[BEGIN RECORDED INFORMATION]

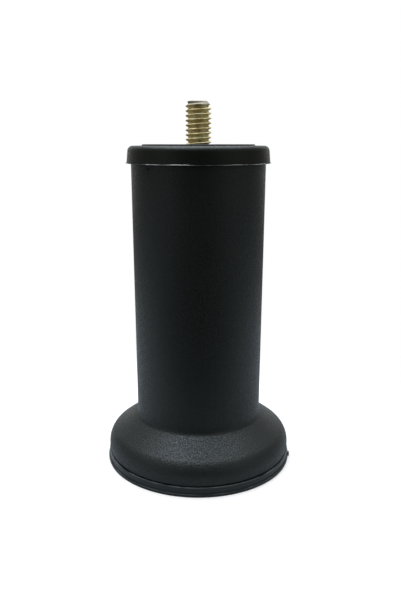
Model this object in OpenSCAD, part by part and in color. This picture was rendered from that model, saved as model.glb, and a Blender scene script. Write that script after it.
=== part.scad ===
// Moulded furniture leg: a slightly flared column on a bulbous foot, a skirted
// cap that holds a threaded stud, and a stepped sole that closes the foot.
// Millimetres, +Z up, origin on the floor under the stud.

/* [Column] */
// Height from the floor to the cap's mounting pad
leg_h = 101.6; // [80:0.1:150]
// Radius of the column at its top rim
column_top_r = 20.75; // [19:0.05:23]
// Radius of the column at the neck, just above the foot
neck_r = 20.1; // [18:0.05:21]
// Wall of the column and of the foot
wall = 2.6; // [2:0.1:3.2]
// Thickness of the web that closes the column at the neck
web_t = 2.6; // [1.8:0.1:4]
// Radius between the bore and the web
bore_floor_r = 1.5; // [0.5:0.1:3]
// Number of ribs round the bore, and of ribs under the web
rib_count = 8; // [4:1:12]
// Thickness of each rib
rib_t = 1.6; // [1:0.1:2.4]
// How far the ribs stand out from the wall of the bore
bore_rib_d = 2.8; // [1:0.1:5]

/* [Foot] */
// Radius of the foot at its widest
foot_r = 29.6; // [28:0.1:34]
// Height of the widest place above the foot's lower edge
foot_belly_h = 2.4; // [1.6:0.1:5]
// How far the foot tucks in from there to its lower edge
foot_tuck = 0.25; // [0.1:0.05:1]
// Width of the rounding from the belly to the foot's top
shoulder_w = 6; // [4:0.1:7.5]
// Height of the same rounding
shoulder_h = 5.9; // [4.5:0.05:7]
// Slope of the foot's top, in degrees from level
foot_slope = 36.5; // [20:0.5:42]
// Radius of the hollow blend from the column into the foot's top
neck_blend_r = 2; // [1:0.1:6]
// Bevel on the foot's lower edge, which shows as a dark seam
seam_bevel = 0.3; // [0.1:0.05:0.6]
// Radius of the hub where the foot's ribs meet
hub_r = 6; // [4:0.5:9]
// Wall of the hub
hub_wall = 2; // [1.2:0.1:3]

/* [Sole] */
// Thickness of the sole
sole_t = 3; // [2.2:0.1:5]
// How far the sole's band stands out past the foot's lower edge
sole_ledge = 0.4; // [0.1:0.05:1]
// How far the bottom flange stands out past the band
flange_d = 0.35; // [0.1:0.05:1]
// Thickness of the bottom flange
flange_t = 0.95; // [0.6:0.05:1.6]
// Round on the sole's edges
sole_edge_r = 0.2; // [0.1:0.05:0.4]
// Width of the ring that the sole stands on
tread_w = 6; // [3:0.5:10]
// Depth of the recess inside that ring
recess_d = 0.6; // [0.2:0.1:1]
// Height of the snap ring that goes up into the foot
snap_h = 3.5; // [3:0.1:5]
// Wall of the snap ring
snap_wall = 1.6; // [1:0.1:2.4]
// Half the height of the bead on the snap ring
bead_h = 0.8; // [0.4:0.1:1.2]
// Gap between the snap ring and the mouth of the foot
snap_gap = 0.1; // [0.05:0.01:0.3]
// Gap between the snap ring and the foot's ribs
rib_gap = 0.4; // [0.2:0.1:1]

/* [Cap] */
// Depth of the cap from its pad to the lip of its skirt
cap_h = 5.65; // [4.5:0.05:10]
// Wall of the skirt at its lip
skirt_wall = 1.05; // [0.8:0.05:2]
// How much narrower the skirt is below the shoulder
skirt_taper = 0.3; // [0:0.05:0.5]
// Round on the cap's shoulder
cap_round_r = 1.7; // [0.8:0.1:2.2]
// Gap between the skirt and the column
skirt_gap = 0.25; // [0.1:0.05:0.4]
// Thickness of the deck, without its pad
deck_t = 3; // [2.4:0.1:4]
// Radius of the raised mounting pad
pad_r = 17.3; // [12:0.1:19]
// Height of the raised mounting pad
pad_h = 0.4; // [0.2:0.05:1]
// Bevel on the edge of the pad
pad_bevel = 0.15; // [0.05:0.05:0.2]
// Length of the plug that goes down into the bore
plug_l = 6; // [4:0.5:12]
// Wall of the plug
plug_wall = 1.6; // [1:0.1:2.4]
// Gap between the plug and the bore
plug_gap = 0.1; // [0.05:0.01:0.3]
// Wall of the boss round the stud's head
boss_wall = 1.6; // [1:0.1:2.4]
// Height of the ribs under the deck
deck_rib_h = 4; // [2:0.5:6]

/* [Stud] */
// Outer radius of the thread, 5/16 inch
stud_r = 3.97; // [2.9:0.01:5]
// Radius of the plain shank under the thread
shank_r = 3.51; // [2.4:0.01:3.7]
// How far the stud stands up out of the pad
stud_l = 12.7; // [8:0.1:40]
// Bevel on the end of the stud
tip_bevel = 0.8; // [0.4:0.1:1.5]
// Gap between the thread and the hole in the deck
hole_gap = 0.08; // [0.05:0.01:0.4]
// Width across the flats of the hexagonal head
head_flats = 12.7; // [10:0.1:17]
// Height of the head
head_h = 5.3; // [3:0.1:8]
// Bevel round the underside of the head
head_bevel = 0.2; // [0.1:0.05:0.4]
// Slope of that bevel, in degrees from level
head_bevel_slope = 34; // [25:1:45]
// Gap between the head and its pocket
head_gap = 0.05; // [0.02:0.01:0.2]

/* [Hidden] */
$fn = 96;
plastic = "#24282a";
plated_steel = "#a39a62";
arc_steps = 10; // points along each rounded stretch of a profile
over = 1;       // how far a cutting shape runs past what it cuts

// heights above the floor
seam_z = sole_t;
belly_z = seam_z + foot_belly_h;
deck_top_z = leg_h - pad_h;
column_top_z = deck_top_z - deck_t;
lip_z = leg_h - cap_h;
plug_z = column_top_z - plug_l;
snap_top_z = seam_z + snap_h;

// the foot's shoulder is a quarter of an ellipse that stops where its slope
// is foot_slope, and a straight slope goes on from there
shoulder_end = atan2(shoulder_h * cos(foot_slope), shoulder_w * sin(foot_slope));

// the ellipse at angle a, moved inwards by inset along its own normal
function shoulder(a, inset) =
    let (nx = cos(a) / shoulder_w, nz = sin(a) / shoulder_h, n = norm([nx, nz]))
    [foot_r - shoulder_w + shoulder_w * cos(a) - inset * nx / n,
     belly_z + shoulder_h * sin(a) - inset * nz / n];

// height of the foot's straight slope at radius r, moved inwards by inset
function slope_z(r, inset) =
    let (start = shoulder(shoulder_end, inset)) start.y + (start.x - r) * tan(foot_slope);

// the hollow blend touches the column and the slope
blend_x = neck_r + neck_blend_r;
blend_z = slope_z(blend_x, 0) + neck_blend_r / cos(foot_slope);

// the web's underside meets the slope of the foot's inner wall below the bore
web_z = slope_z(neck_r - wall, wall);
bore_z = web_z + web_t;

function column_r(z) =
    neck_r + (column_top_r - neck_r) * (z - blend_z) / (column_top_z - blend_z);
function bore_r(z) = column_r(z) - wall;

mouth_r = foot_r - foot_tuck - wall;
band_r = foot_r - foot_tuck + sole_ledge;
flange_r = band_r + flange_d;
snap_r = mouth_r - snap_gap;
bead_r = foot_r - wall - snap_gap;
skirt_in_r = column_top_r + skirt_gap;
skirt_r = skirt_in_r + skirt_wall;
plug_r = bore_r(plug_z) - plug_gap;
hole_r = stud_r + hole_gap;
pocket_r = (head_flats / 2 + head_gap) / cos(30);
boss_r = pocket_r + boss_wall;

function arc(centre, r, from, to, steps = arc_steps) =
    [for (i = [0:steps]) let (a = from + (to - from) * i / steps)
        centre + r * [cos(a), sin(a)]];

// the foot from its lower edge to the end of the shoulder
function belly_side(inset) = concat(
    [for (i = [arc_steps:-1:1]) let (s = i / arc_steps)
        [foot_r - inset - foot_tuck * s * s, belly_z - foot_belly_h * s]],
    [for (i = [0:arc_steps]) shoulder(shoulder_end * i / arc_steps, inset)]);

module leg_outline() {
    edge_r = foot_r - foot_tuck;
    side = belly_side(0);
    rotate_extrude() polygon(concat(
        [[0, seam_z], [edge_r - seam_bevel, seam_z], [edge_r, seam_z + seam_bevel]],
        [for (p = side) if (p.y > seam_z + seam_bevel) p],
        arc([blend_x, blend_z], neck_blend_r, 270 - foot_slope, 180),
        [[column_top_r, column_top_z], [0, column_top_z]]));
}

module foot_hollow() {
    rotate_extrude() polygon(concat(
        [[0, seam_z - over], [mouth_r, seam_z - over]],
        belly_side(wall),
        [[neck_r - wall, web_z], [0, web_z]]));
}

module bore() {
    corner = [bore_r(bore_z) - bore_floor_r, bore_z + bore_floor_r];
    rotate_extrude() polygon(concat(
        [[0, bore_z]],
        arc(corner, bore_floor_r, 270, 360),
        [[bore_r(column_top_z), column_top_z], [bore_r(column_top_z), column_top_z + over],
         [0, column_top_z + over]]));
}

module spokes(count, r_from, r_to, z_from, z_to, t) {
    for (i = [0:count - 1])
        rotate(i * 360 / count)
            translate([r_from, -t / 2, z_from]) cube([r_to - r_from, t, z_to - z_from]);
}

// ribs that carry the column's load out to the foot and down to the sole
module foot_ribs() {
    snap_clear_r = snap_r - snap_wall - rib_gap;
    reach = foot_r - wall / 2;
    intersection() {
        leg_outline();
        union() {
            spokes(rib_count, hub_r - hub_wall / 2, snap_clear_r, seam_z, web_z + web_t / 2, rib_t);
            spokes(rib_count, hub_r - hub_wall / 2, reach, snap_top_z + rib_gap,
                   web_z + web_t / 2, rib_t);
            difference() {
                translate([0, 0, seam_z]) cylinder(r = hub_r, h = web_z + web_t / 2 - seam_z);
                translate([0, 0, seam_z - over])
                    cylinder(r = hub_r - hub_wall, h = web_z - seam_z + over);
            }
        }
    }
}

// fins that stiffen the column between the web and the cap's plug
module bore_ribs() {
    fin_top_z = plug_z - rib_gap;
    difference() {
        spokes(rib_count, bore_r(bore_z) - bore_rib_d, neck_r - wall / 2,
               bore_z - web_t / 2, fin_top_z, rib_t);
        translate([0, 0, bore_z - web_t])
            cylinder(r = bore_r(bore_z) - bore_rib_d, h = fin_top_z - bore_z + web_t + over);
    }
}

module leg_body() {
    color(plastic) {
        difference() {
            leg_outline();
            foot_hollow();
            bore();
        }
        foot_ribs();
        bore_ribs();
    }
}

module top_cap() {
    shoulder_r = skirt_r - skirt_taper;
    color(plastic) difference() {
        union() {
            rotate_extrude() polygon(concat(
                [[0, column_top_z], [skirt_in_r, column_top_z], [skirt_in_r, lip_z], [skirt_r, lip_z]],
                arc([shoulder_r - cap_round_r, deck_top_z - cap_round_r], cap_round_r, 0, 90),
                [[pad_r, deck_top_z], [pad_r, leg_h - pad_bevel], [pad_r - pad_bevel, leg_h],
                 [0, leg_h]]));
            difference() {
                translate([0, 0, plug_z]) cylinder(r = plug_r, h = plug_l + deck_t / 2);
                translate([0, 0, plug_z - over])
                    cylinder(r = plug_r - plug_wall, h = plug_l + over);
            }
            translate([0, 0, column_top_z - head_h]) cylinder(r = boss_r, h = head_h + deck_t / 2);
            spokes(rib_count, pocket_r, plug_r - plug_wall / 2, column_top_z - deck_rib_h,
                   column_top_z + deck_t / 2, rib_t);
        }
        translate([0, 0, column_top_z - head_h - over])
            cylinder(r = pocket_r, h = head_h + over, $fn = 6);
        translate([0, 0, column_top_z]) cylinder(r = hole_r, h = deck_t + pad_h + over);
    }
}

module stud() {
    flat_r = head_flats / 2;
    color(plated_steel) {
        translate([0, 0, column_top_z - head_h]) intersection() {
            cylinder(r = flat_r / cos(30), h = head_h, $fn = 6);
            cylinder(r1 = flat_r - head_bevel, h = head_h,
                     r2 = flat_r - head_bevel + head_h / tan(head_bevel_slope));
        }
        translate([0, 0, column_top_z - head_h / 2])
            cylinder(r = shank_r, h = head_h / 2 + deck_t + pad_h + over);
        rotate_extrude() polygon([
            [0, leg_h], [stud_r, leg_h], [stud_r, leg_h + stud_l - tip_bevel],
            [stud_r - tip_bevel, leg_h + stud_l], [0, leg_h + stud_l]]);
    }
}

module sole() {
    tread_r = flange_r - tread_w;
    color(plastic) rotate_extrude() polygon(concat(
        [[0, recess_d], [tread_r - recess_d, recess_d], [tread_r, 0], [flange_r - sole_edge_r, 0]],
        arc([flange_r - sole_edge_r, sole_edge_r], sole_edge_r, 270, 360, 3),
        arc([flange_r - sole_edge_r, flange_t - sole_edge_r], sole_edge_r, 0, 90, 3),
        [[band_r, flange_t]],
        arc([band_r - sole_edge_r, seam_z - sole_edge_r], sole_edge_r, 0, 90, 3),
        [[snap_r, seam_z], [snap_r, belly_z - bead_h], [bead_r, belly_z],
         [snap_r, belly_z + bead_h], [snap_r, snap_top_z],
         [snap_r - snap_wall, snap_top_z], [snap_r - snap_wall, seam_z], [0, seam_z]]));
}

leg_body();
top_cap();
stud();
sole();
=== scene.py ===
import math

import bpy
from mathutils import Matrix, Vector, noise


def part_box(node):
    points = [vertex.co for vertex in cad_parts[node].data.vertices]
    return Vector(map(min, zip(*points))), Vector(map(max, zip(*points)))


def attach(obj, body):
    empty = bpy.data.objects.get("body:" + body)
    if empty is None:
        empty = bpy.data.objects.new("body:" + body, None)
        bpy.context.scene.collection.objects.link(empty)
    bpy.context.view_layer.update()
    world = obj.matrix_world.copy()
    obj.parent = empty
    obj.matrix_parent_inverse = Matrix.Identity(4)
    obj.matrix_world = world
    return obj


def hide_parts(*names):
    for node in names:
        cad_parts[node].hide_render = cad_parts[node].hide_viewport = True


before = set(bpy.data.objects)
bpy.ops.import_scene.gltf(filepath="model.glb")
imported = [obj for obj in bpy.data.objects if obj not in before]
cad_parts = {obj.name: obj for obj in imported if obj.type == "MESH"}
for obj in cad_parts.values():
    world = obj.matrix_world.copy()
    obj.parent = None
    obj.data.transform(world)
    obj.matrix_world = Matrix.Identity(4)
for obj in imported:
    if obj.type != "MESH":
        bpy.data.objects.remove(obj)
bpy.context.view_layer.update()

mm = 0.001
imageSize = (401, 601)         # pixels
mergeDistance = 0.002 * mm     # points closer than this become one
pickTolerance = 0.001 * mm     # how near a face has to be to the place it is picked by
cutTolerance = 0.0001 * mm     # how near a cut a point has to be to lie on it


def linearFromHex(hexColour):
    # sRGB hex to the linear colour that the shaders want
    channels = [int(hexColour[i:i + 2], 16) / 255 for i in (1, 3, 5)]
    return [c / 12.92 if c <= 0.04045 else ((c + 0.055) / 1.055) ** 2.4 for c in channels] + [1]


def addNode(tree, kind, settings=None, inputs=None):
    # inputs: socket name or number -> a value, or another node's output
    node = tree.nodes.new(kind)
    for name, value in (settings or {}).items():
        setattr(node, name, value)
    for name, value in (inputs or {}).items():
        if isinstance(value, bpy.types.NodeSocket):
            tree.links.new(value, node.inputs[name])
        else:
            node.inputs[name].default_value = value
    return node


def newMaterial(name):
    material = bpy.data.materials.new(name)
    material.use_nodes = True
    tree = material.node_tree
    tree.nodes.clear()
    output = addNode(tree, "ShaderNodeOutputMaterial")
    return material, tree, output


def dress(piece, material):
    piece.data.materials.clear()
    piece.data.materials.append(material)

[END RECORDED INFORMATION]

TASK STATEMENT => Transcribe, exactly and exclusively, the run of lines that opens with the line bearing "translate([0, 0, column_top_z - head_h /" and closes with the line bearing "bpy.data.objects.remove(obj)".

RESPONSE BELOW =>
        translate([0, 0, column_top_z - head_h / 2])
            cylinder(r = shank_r, h = head_h / 2 + deck_t + pad_h + over);
        rotate_extrude() polygon([
            [0, leg_h], [stud_r, leg_h], [stud_r, leg_h + stud_l - tip_bevel],
            [stud_r - tip_bevel, leg_h + stud_l], [0, leg_h + stud_l]]);
    }
}

module sole() {
    tread_r = flange_r - tread_w;
    color(plastic) rotate_extrude() polygon(concat(
        [[0, recess_d], [tread_r - recess_d, recess_d], [tread_r, 0], [flange_r - sole_edge_r, 0]],
        arc([flange_r - sole_edge_r, sole_edge_r], sole_edge_r, 270, 360, 3),
        arc([flange_r - sole_edge_r, flange_t - sole_edge_r], sole_edge_r, 0, 90, 3),
        [[band_r, flange_t]],
        arc([band_r - sole_edge_r, seam_z - sole_edge_r], sole_edge_r, 0, 90, 3),
        [[snap_r, seam_z], [snap_r, belly_z - bead_h], [bead_r, belly_z],
         [snap_r, belly_z + bead_h], [snap_r, snap_top_z],
         [snap_r - snap_wall, snap_top_z], [snap_r - snap_wall, seam_z], [0, seam_z]]));
}

leg_body();
top_cap();
stud();
sole();
=== scene.py ===
import math

import bpy
from mathutils import Matrix, Vector, noise


def part_box(node):
    points = [vertex.co for vertex in cad_parts[node].data.vertices]
    return Vector(map(min, zip(*points))), Vector(map(max, zip(*points)))


def attach(obj, body):
    empty = bpy.data.objects.get("body:" + body)
    if empty is None:
        empty = bpy.data.objects.new("body:" + body, None)
        bpy.context.scene.collection.objects.link(empty)
    bpy.context.view_layer.update()
    world = obj.matrix_world.copy()
    obj.parent = empty
    obj.matrix_parent_inverse = Matrix.Identity(4)
    obj.matrix_world = world
    return obj


def hide_parts(*names):
    for node in names:
        cad_parts[node].hide_render = cad_parts[node].hide_viewport = True


before = set(bpy.data.objects)
bpy.ops.import_scene.gltf(filepath="model.glb")
imported = [obj for obj in bpy.data.objects if obj not in before]
cad_parts = {obj.name: obj for obj in imported if obj.type == "MESH"}
for obj in cad_parts.values():
    world = obj.matrix_world.copy()
    obj.parent = None
    obj.data.transform(world)
    obj.matrix_world = Matrix.Identity(4)
for obj in imported:
    if obj.type != "MESH":
        bpy.data.objects.remove(obj)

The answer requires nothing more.